Exercise goal - Return the full listing exactly as it is written.
#### Collected material ####
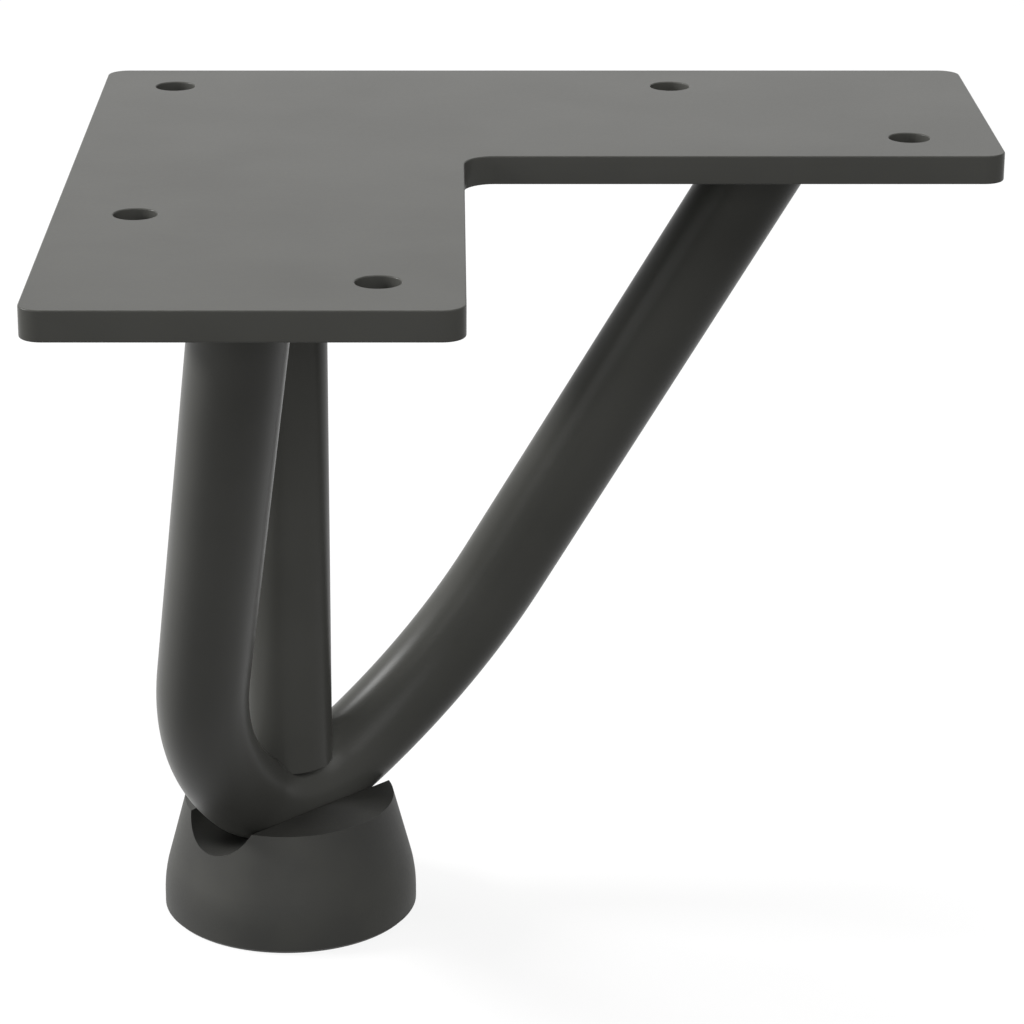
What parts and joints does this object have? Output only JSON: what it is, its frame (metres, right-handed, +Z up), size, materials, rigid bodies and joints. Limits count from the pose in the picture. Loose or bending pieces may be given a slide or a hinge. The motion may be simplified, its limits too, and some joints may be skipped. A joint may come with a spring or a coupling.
{
  "type": "hairpin table leg",
  "caption": "Short hairpin furniture leg: a bent rod and an upright corner rod under an L-shaped screw-on plate, with a grooved round foot at the bend.",
  "frame": {"origin": "centre of the foot's flat base, on the floor, straight below the middle of the plate's corner square", "axes": "+Z up, from the floor to the plate's top face; +X along the right arm of the plate; +Y towards the back, so the front arm runs along -Y"},
  "size_m": [0.096, 0.096, 0.094],
  "materials": {
    "powder_coat": "satin",
    "foot_plastic": "matte"
  },
  "bodies": {
    "root": {"mounting_plate": "powder_coat", "hairpin_rod": "powder_coat", "corner_rod": "powder_coat", "foot": "foot_plastic", "weld_front": "powder_coat", "weld_right": "powder_coat", "weld_corner": "powder_coat"}
  },
  "joints": []
}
####
Written answer -
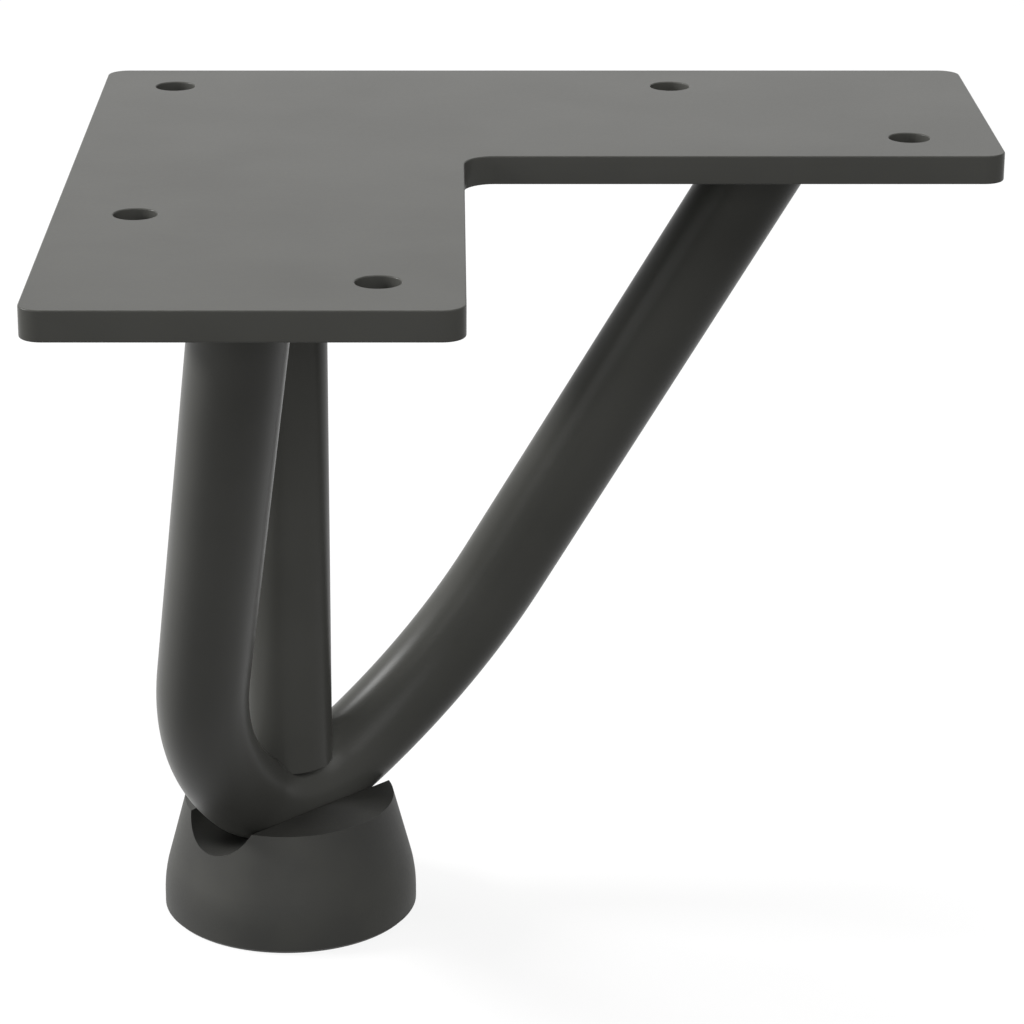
What parts and joints does this object have? Output only JSON: what it is, its frame (metres, right-handed, +Z up), size, materials, rigid bodies and joints. Limits count from the pose in the picture. Loose or bending pieces may be given a slide or a hinge. The motion may be simplified, its limits too, and some joints may be skipped. A joint may come with a spring or a coupling.
{
  "type": "hairpin table leg",
  "caption": "Short hairpin furniture leg: a bent rod and an upright corner rod under an L-shaped screw-on plate, with a grooved round foot at the bend.",
  "frame": {"origin": "centre of the foot's flat base, on the floor, straight below the middle of the plate's corner square", "axes": "+Z up, from the floor to the plate's top face; +X along the right arm of the plate; +Y towards the back, so the front arm runs along -Y"},
  "size_m": [0.096, 0.096, 0.094],
  "materials": {
    "powder_coat": "satin",
    "foot_plastic": "matte"
  },
  "bodies": {
    "root": {"mounting_plate": "powder_coat", "hairpin_rod": "powder_coat", "corner_rod": "powder_coat", "foot": "foot_plastic", "weld_front": "powder_coat", "weld_right": "powder_coat", "weld_corner": "powder_coat"}
  },
  "joints": []
}